Psoriasis Associated With Obesity in Adults
The National Health and Nutrition Examination Surveys were reviewed to better understand the burden of psoriasis. Helmick et al (Am J Prev Med. 2014;47:37-45) examined psoriasis prevalence, severity, disparities, health-related quality of life, and selected comorbidities in 10,676 adults aged 20 to 59 years from 2003-2006 and 2009-2010. Related to patient diet and weight, they noted that psoriasis was associated with obesity.
Practice Point: The association between psoriasis and obesity warrants further research, as the disease is a large public health concern.
>>Read more at American Journal of Preventive Medicine
Dietary Plan With Physical Exercise Reduces Psoriasis Severity
Among the risk factors for psoriasis are increased body mass index and weight gain. The prevalence of obesity in patients with psoriasis is higher than in the general population. Naldi et al (Br J Dermatol. 2014;170:634-642) assessed the impact of a dietary intervention combined with physical exercise for weight loss on improving psoriasis in overweight or obese patients. Patients were randomized to receive either a 20-week quantitative and qualitative dietary plan associated with physical exercise for weight loss or simple informative counseling at baseline about the utility of weight loss for clinical control of psoriatic disease. They reported that the median reduction in psoriasis area and severity index scores was significantly higher in the dietary intervention arm compared with the information-only arm (P=.02).

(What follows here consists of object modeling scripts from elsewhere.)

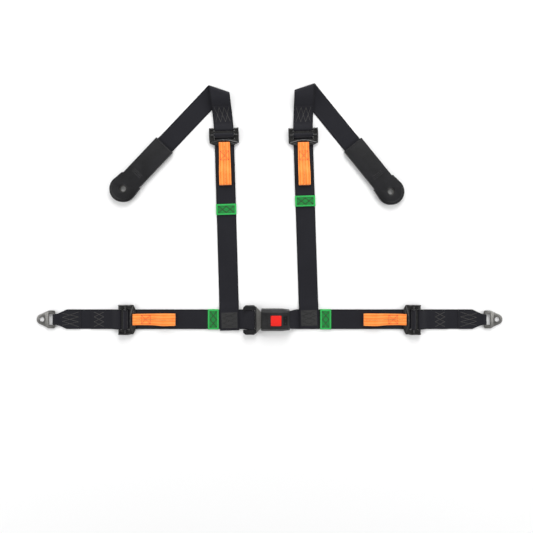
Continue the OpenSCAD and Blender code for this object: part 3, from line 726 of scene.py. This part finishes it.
# ---- Lap anchor straps: doubled and sewn at both ends, single between ----
# Each end passes round its bar and comes back on top, held by a crossed zigzag of stitches.

ROD = (-14.5 * mm, 6.25 * mm)
ROD_LOOP = 3.55 * mm
rod_low, rod_high = ROD[1] - ROD_LOOP, ROD[1] + ROD_LOOP
LAYER = WEB + 0.05 * mm
PLATE_BAR_Z = 4 * mm
PLATE_LOOP = 3.25 * mm
NARROW = 13 * mm

for limb in LAPS:
    plate_bar = (in_limb(limb, joints[limb + "_plate_turn"]["pos_m"]).x, PLATE_BAR_Z)
    back = WEB / 2 + LAYER

    def lap_half(s, bar=plate_bar[0]):
        part = min(1.0, max(0.0, (s - bar - 6 * mm) / (24 * mm)))
        return NARROW + (HALF_WEB - NARROW) * part

    route = join_routes(
        straight((-111.8 * mm, back), (-157 * mm, back), 3 * mm),
        ease((-157 * mm, back), (plate_bar[0], PLATE_BAR_Z + PLATE_LOOP), 14),
        arc(plate_bar, PLATE_LOOP, 90, 270, 18),
        straight((plate_bar[0], WEB / 2), (-36 * mm, WEB / 2), 3 * mm),
        ease((-36 * mm, WEB / 2), (ROD[0] - 1 * mm, rod_low), 8),
        arc(ROD, ROD_LOOP, -90, 90, 18),
        ease((ROD[0], rod_high), (-37 * mm, back), 12),
        straight((-37 * mm, back), (-85.9 * mm, back), 3 * mm),
    )
    bm = bend_cloth(route, lap_half)
    make_piece(bm, limb + "_anchor_cloth", black_webbing, places[limb],
               body=limb + "_strap", replaces=[limb + "_anchor_strap"])
    top = WEB + LAYER
    rows = crossed_zigzag(-155.7 * mm, -116.3 * mm, 18 * mm, 3)
    rows = [[(s, v * (lap_half(s) / HALF_WEB)) for s, v in row] for row in rows]
    rows += crossed_zigzag(-77.9 * mm, -54.3 * mm, 18 * mm, 3)
    rows = twin_rows(rows, TWIN_GAP)
    make_piece(sew(rows, flat_at(top)), limb + "_anchor_stitches", grey_thread, places[limb],
               body=limb + "_strap")

# ---- Lap end plates: grey steel, joggled up to a round bar for the webbing ----
# The bolt hole has a raised ring round it, and the plate's edges are rolled smooth.

PLATE_GREY = (0.10, 0.10, 0.096, 1)
PLATE_PALE = (0.22, 0.215, 0.205, 1)
plate_steel = brushed_steel("grey_plate_steel", PLATE_GREY, PLATE_PALE, 0.42)

for limb in LAPS:
    make_piece(cad_copy(limb + "_plate", 0.4 * mm, 3), limb + "_plate_steel", plate_steel,
               body=limb + "_end", replaces=[limb + "_plate"])

# ---- Shoulder straps above the adjusters: they loop round the rod, then rise to a soft fold ----
# The returned end lies on top, sewn down, and the strap turns under itself over a loose roll.

ROLL = 9 * mm
ROLL_TOP = WEB / 2 + 2 * ROLL
fold_facts = {}
for limb in SHOULDERS:
    joint = joints[limb + "_unfold"]
    crease_way = Vector(joint["axis"]).to_2d().normalized()
    top_middle = Vector(joint["pos_m"]).to_2d()
    rod_spot = (places[limb] @ Vector((ROD[0], 0, 0))).to_2d()
    strap_way = (top_middle - rod_spot).normalized()
    lean = strap_way.angle_signed(crease_way)
    shift = ROLL * math.pi * math.cos(lean) / math.sin(lean)
    under_middle = top_middle + crease_way * shift
    hole = Vector(mounts[limb + "_bolt"]["pos_m"]).to_2d()
    fold_facts[limb] = (crease_way, top_middle, strap_way, lean, shift, under_middle, hole)


def trim(bm, point, away):
    """Cuts a strap off at an upright plane, drops what lies beyond it and closes the end."""
    bmesh.ops.bisect_plane(bm, geom=bm.verts[:] + bm.edges[:] + bm.faces[:], dist=1e-7,
                           plane_co=point, plane_no=away, clear_outer=True)
    close_ends(bm)


for limb in SHOULDERS:
    crease_way, top_middle, strap_way, lean, shift, under_middle, hole = fold_facts[limb]
    turn_back = places[limb].to_3x3().inverted()
    way = turn_back @ strap_way.to_3d()
    reach = in_limb(limb, top_middle.to_3d()).x
    outward = Vector((-crease_way.y, crease_way.x, 0))
    slope = way.y / way.x

    def strap_middle(s):
        return (s - ROD[0]) * slope if s < ROD[0] else 0.0

    def strap_half(s):
        return HALF_WEB / abs(way.x) if s < -30 * mm else HALF_WEB

    low_line = join_routes(
        straight((reach - 16 * mm, ROLL_TOP), (reach + 9 * mm, ROLL_TOP), 4 * mm),
        ease((reach + 9 * mm, ROLL_TOP), (-48 * mm, rod_low), 20),
    )
    over = []
    for (s0, z0), (s1, z1) in zip(low_line, low_line[1:]):
        ahead = Vector((s1 - s0, z1 - z0)).normalized()
        spot = Vector((s1, z1)) + Vector((-ahead.y, ahead.x)) * LAYER
        if spot.x > -71.5 * mm:
            over.append(tuple(spot))
    route = join_routes(
        low_line,
        straight((-48 * mm, rod_low), (ROD[0], rod_low), 4 * mm),
        arc(ROD, ROD_LOOP, -90, 90, 18),
        ease((ROD[0], rod_high), (-32 * mm, rod_low + LAYER), 10),
        straight((-32 * mm, rod_low + LAYER), (-47 * mm, rod_low + LAYER), 3 * mm),
        list(reversed(over)),
    )
    bm = bend_cloth(route, strap_half, middle=strap_middle)
    local_out = turn_back @ outward
    trim(bm, in_limb(limb, top_middle.to_3d()), local_out)
    make_piece(bm, limb + "_anchor_cloth", black_webbing, places[limb],
               body=limb + "_strap", replaces=[limb + "_anchor_strap"])
    lines = sorted(over) + [(-47 * mm, rod_low + LAYER), (-20 * mm, rod_low + LAYER)]

    def over_height(s, lines=lines):
        for (s0, z0), (s1, z1) in zip(lines, lines[1:]):
            if s0 <= s <= s1:
                return z0 + (z1 - z0) * (s - s0) / (s1 - s0) + WEB / 2, (z1 - z0) / (s1 - s0)
        return lines[0][1] + WEB / 2, 0.0

    rows = crossed_zigzag(-67.5 * mm, -33 * mm, 18 * mm, 3)
    rows = [[(s, v + strap_middle(s)) for s, v in row] for row in rows]
    make_piece(sew(twin_rows(rows, TWIN_GAP), over_height), limb + "_anchor_stitches", grey_thread, places[limb],
               body=limb + "_strap")

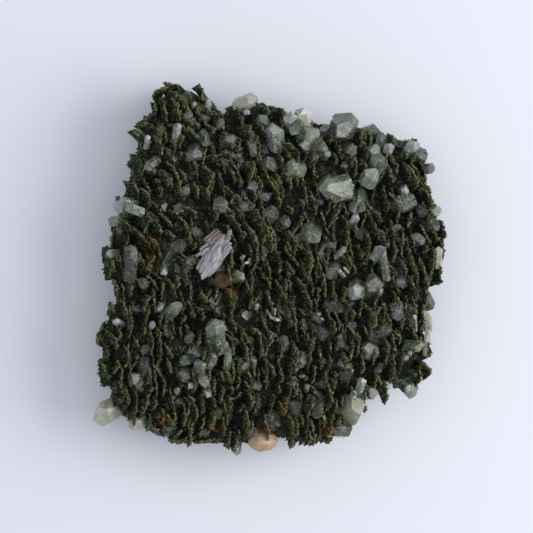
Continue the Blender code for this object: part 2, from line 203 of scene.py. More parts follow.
# Swells and pits of the matrix: place on the grid, radius and height in millimetres
Swell = namedtuple("Swell", "x y radius height")
SWELLS = [
    Swell(205, 352, 9.5, 6.0),
    Swell(165, 112, 9.0, 2.0),
    Swell(150, 255, 9.0, 1.2),
    Swell(330, 150, 11.0, 1.4),
    Swell(220, 290, 6.0, 1.6),
    Swell(300, 260, 13.0, -1.4),
    Swell(268, 268, 5.5, -3.2),
    Swell(177, 348, 3.2, -7.0),
    Swell(211, 226, 2.6, -4.5),
    Swell(393, 283, 3.2, -4.5),
    Swell(341, 411, 3.0, -4.0),
    Swell(132, 352, 4.0, -3.0),
    Swell(395, 392, 3.0, -4.0),
]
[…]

Practice Point: A dietary plan associated with physical exercise for obese or overweight psoriasis patients may help reduce disease severity.
>>Read more at British Journal of Dermatology
Improvement in Psoriasis With a Low-Energy Diet
Psoriasis severity increases with weight gain. Jensen et al (JAMA Dermatol. 2013;149:795-801) sought to measure the effect of weight reduction on the severity of psoriasis in obese patients. The intervention group received a low-energy diet for 8 weeks to induce weight loss, followed by 8 weeks of reintroduction of normal food intake. The control group was instructed to continue eating ordinary healthy foods. Results based on psoriasis area and severity index and dermatology life quality index scores were in favor of the low-energy diet group.
Practice Point: A low-energy diet may improve the severity of psoriasis in obese patients.